No. 8, the completion of the Beech Street refurbishing project. After almost half-million dollars in federal funding was pumped into the Beech Street project in West Picayune, a whole section of the city of Picayune got a brand new look. One-and-a-half miles of Beech Street was paved and striped and a whole new sidewalk system was installed and upgraded. The section now not only looks better but can help relieve traffic pressure on downtown. Motorists can use Beech Street from Liberty road south to Holcomb’s Crossing to avoid downtown congestion during rush hours.
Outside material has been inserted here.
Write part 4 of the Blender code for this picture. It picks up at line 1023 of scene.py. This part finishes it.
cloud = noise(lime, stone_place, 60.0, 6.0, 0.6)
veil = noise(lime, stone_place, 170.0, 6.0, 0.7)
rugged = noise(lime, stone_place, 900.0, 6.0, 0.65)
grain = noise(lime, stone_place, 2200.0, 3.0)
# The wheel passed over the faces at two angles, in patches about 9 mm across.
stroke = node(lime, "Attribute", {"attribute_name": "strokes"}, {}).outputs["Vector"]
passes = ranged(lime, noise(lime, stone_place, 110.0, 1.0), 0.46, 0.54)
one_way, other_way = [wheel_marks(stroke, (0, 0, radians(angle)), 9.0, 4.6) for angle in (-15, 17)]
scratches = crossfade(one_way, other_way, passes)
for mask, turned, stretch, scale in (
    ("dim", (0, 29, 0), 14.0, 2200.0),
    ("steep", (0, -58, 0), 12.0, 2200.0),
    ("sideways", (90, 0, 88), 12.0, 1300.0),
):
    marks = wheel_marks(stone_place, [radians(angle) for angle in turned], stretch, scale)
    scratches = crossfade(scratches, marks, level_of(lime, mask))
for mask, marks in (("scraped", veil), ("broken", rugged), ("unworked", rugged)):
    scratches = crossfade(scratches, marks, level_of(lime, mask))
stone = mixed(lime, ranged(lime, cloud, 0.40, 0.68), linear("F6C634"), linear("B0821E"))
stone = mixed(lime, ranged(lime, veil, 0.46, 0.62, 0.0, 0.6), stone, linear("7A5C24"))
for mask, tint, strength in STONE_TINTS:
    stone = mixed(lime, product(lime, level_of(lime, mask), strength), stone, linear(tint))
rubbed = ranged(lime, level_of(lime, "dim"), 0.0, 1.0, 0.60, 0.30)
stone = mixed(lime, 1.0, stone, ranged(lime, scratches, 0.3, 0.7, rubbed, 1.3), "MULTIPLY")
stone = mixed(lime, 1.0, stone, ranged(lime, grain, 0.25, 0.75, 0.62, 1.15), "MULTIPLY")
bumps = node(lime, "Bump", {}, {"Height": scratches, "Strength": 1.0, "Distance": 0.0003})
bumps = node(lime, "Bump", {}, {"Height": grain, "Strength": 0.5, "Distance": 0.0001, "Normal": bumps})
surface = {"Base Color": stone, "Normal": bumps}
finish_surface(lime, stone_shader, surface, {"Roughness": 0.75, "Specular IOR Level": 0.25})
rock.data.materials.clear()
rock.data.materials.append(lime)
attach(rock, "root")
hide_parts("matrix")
No. 9, the prisoner housing and dispatching issue between the City of Poplarville and the county. The City of Poplarville was not paying for housing city prisoners at the county jail, but that changed when the county forced the city to pay a per diem charge of $20 to house its prisoners at the Millard prison. Poplarville at first refused to pay the fee, saying city residents already paid county taxes, but an AG opinion said the county could charge the city. But when the sheriff tried to make Poplarville pay $85,000 a year for two dispatchers, the Poplarville board of aldermen set up their own local dispatch service, which will take effect at midnight Dec. 31, and maintained that 911 service through the county should continue since residents pay a $1 per month service fee for 911 service on their telephone bills. Aldermen said this week that after midnight on Dec. 31, Poplarville residents should call 601-795-4447 for nonemergency situations and still dial 911 for emergencies. The cost of setting up the new service: $17,000 a year.
No. 10, in sports, PRCC head coach Tim Hatten resigned at the end of the season. On Dec. 14, the PRCC board named Coach William Jones, defensive coordinator for East Mississippi Community College and a former Wildcat defensive coordinator under Hatten, as new PRCC head football coach.